Here's the structure with inline comments explaining each field:

code: ANZ                              # Must match filename (ANZ.yaml → code: ANZ)
name: Australia & New Zealand          # Human-readable name

regulations:                           # Key data protection laws for the region
  - Privacy Act 1988 (AU)
  - Privacy Act 2020 (NZ)

identifiers:                           # Country-specific PII/sensitive identifiers
  - name: Tax File Number (TFN)       # Human-readable identifier name
    country: AU                        # ISO country code within region
    column_hints:                      # Lowercase substrings matched against column names
      - tfn                            #   (include common misspellings!)
      - tax_file_number
      - tax_file_no
    format: "9 digits (NNN NNN NNN)"   # Optional — informational, included in prompt
    sensitivity: restricted            # Optional — restricted | confidential | public
    masking_function: mask_tfn         # UDF name from masking_functions, or null if public
    category: government_id            # One of: government_id, health_id,
                                       #   financial_id, business_id

masking_functions:                     # SQL UDF definitions (Databricks SQL)
  - name: mask_tfn
    signature: "mask_tfn(val STRING) RETURNS STRING"
    comment: "Masks Australian Tax File Number — reveals last 3 digits"
    body: |
      CASE
        WHEN val IS NULL THEN NULL
        WHEN LENGTH(REGEXP_REPLACE(val, '[^0-9]', '')) < 9 THEN '***-***-***'
        ELSE CONCAT('***-***-', RIGHT(REGEXP_REPLACE(val, '[^0-9]', ''), 3))
      END

prompt_overlay: |                      # Markdown injected into the LLM prompt (>100 chars)
  ### Country-Specific Identifiers: Australia & New Zealand

  **Regulatory context:** ...

  **Identifier summary:**
  | Identifier | Column hints | Masking function |
  |------------|-------------|-----------------|
  | TFN | tfn, tax_file_number | mask_tfn |

  **Available masking functions:**
  - `mask_tfn(val STRING)` — Masks TFN, reveals last 3 digits

  **Disambiguation warnings:**
  - <Gotcha: e.g. "PAN in India is a tax ID, not a credit card PAN">

Tips for masking functions:

  • Always handle NULL as the first branch
  • Strip non-digit characters before length checks: REGEXP_REPLACE(val, '[^0-9]', '')
  • Reveal the minimum necessary — typically last 3-4 digits
  • If an identifier encodes sensitive data in its structure (like MyKad encoding DOB), mask more aggressively

Tips for prompt_overlay:

  • This is the most important part — it's what the LLM actually reads
  • Include disambiguation warnings for identifiers that could be confused (e.g.
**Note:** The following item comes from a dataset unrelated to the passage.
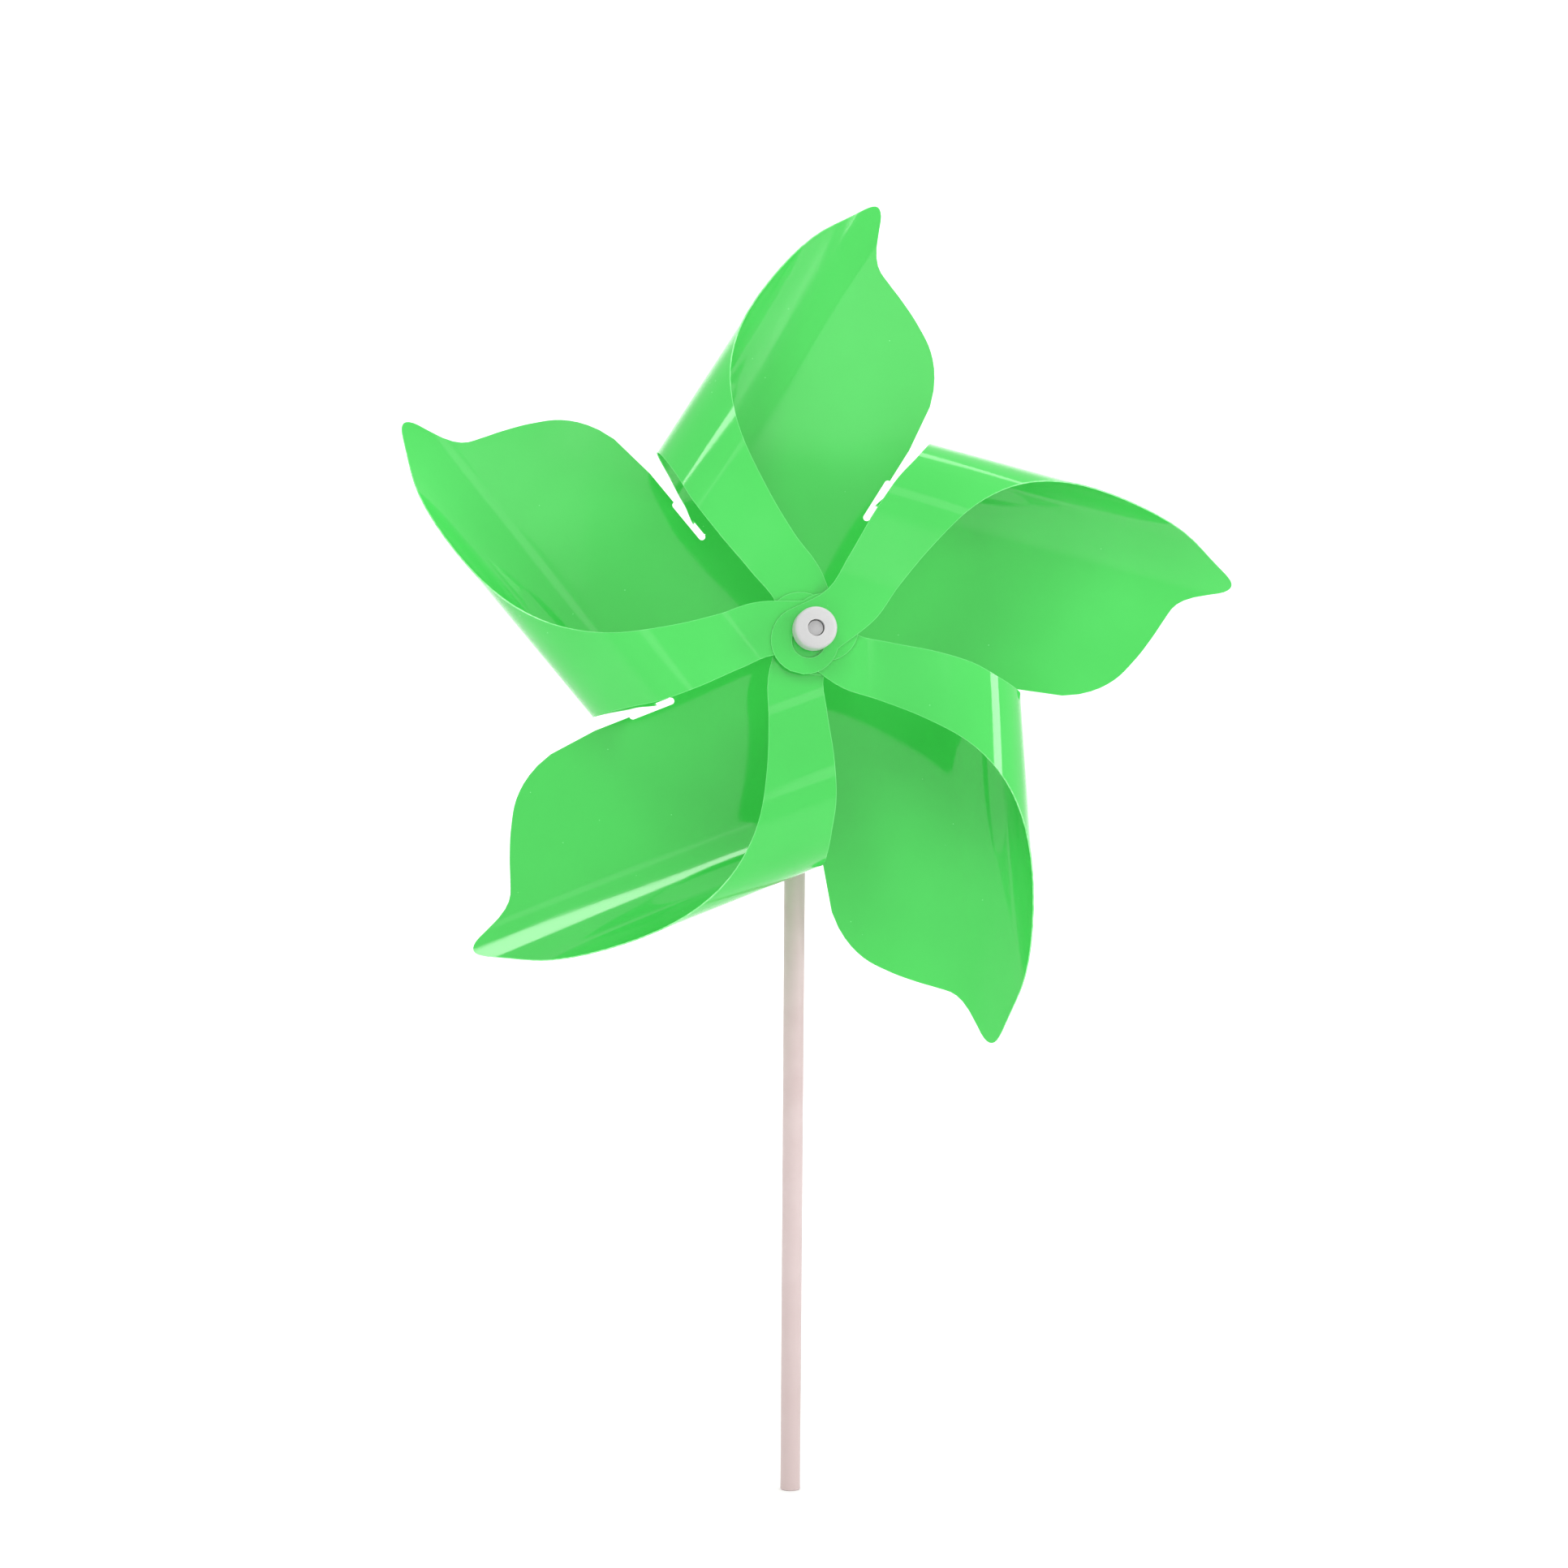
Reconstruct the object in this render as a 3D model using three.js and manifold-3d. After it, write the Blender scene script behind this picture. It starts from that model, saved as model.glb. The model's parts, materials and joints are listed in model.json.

India's PAN vs credit card PAN)
  • If the LLM consistently misses an identifier, add a stronger instruction (e.g. "You MUST use mask_tfn for any column matching tfn")

Step 2: Test it

The system auto-discovers YAML files — no code changes needed:

make generate ENV=dev COUNTRY=<CODE>
make validate ENV=dev COUNTRY=<CODE>

The existing TestYamlFileIntegrity test class automatically validates new YAML files (structure, required fields, cross-references). You can optionally add content-specific tests to shared/tests/test_country_overlays.py — see existing country test classes for the pattern.


FAQ

What if the LLM ignores the country overlay? Make column_hints more specific, add disambiguation warnings in prompt_overlay, or add stronger instructions (e.g. "You MUST use mask_tfn for any column matching tfn").

What if an identifier doesn't need masking? Set masking_function: null. The identifier is still listed so the LLM knows not to mask it unnecessarily (e.g. India's IFSC code is public bank routing info).

Do I need to update Terraform? No. Country overlays only affect generation and validation. Terraform deploys whatever the LLM produces.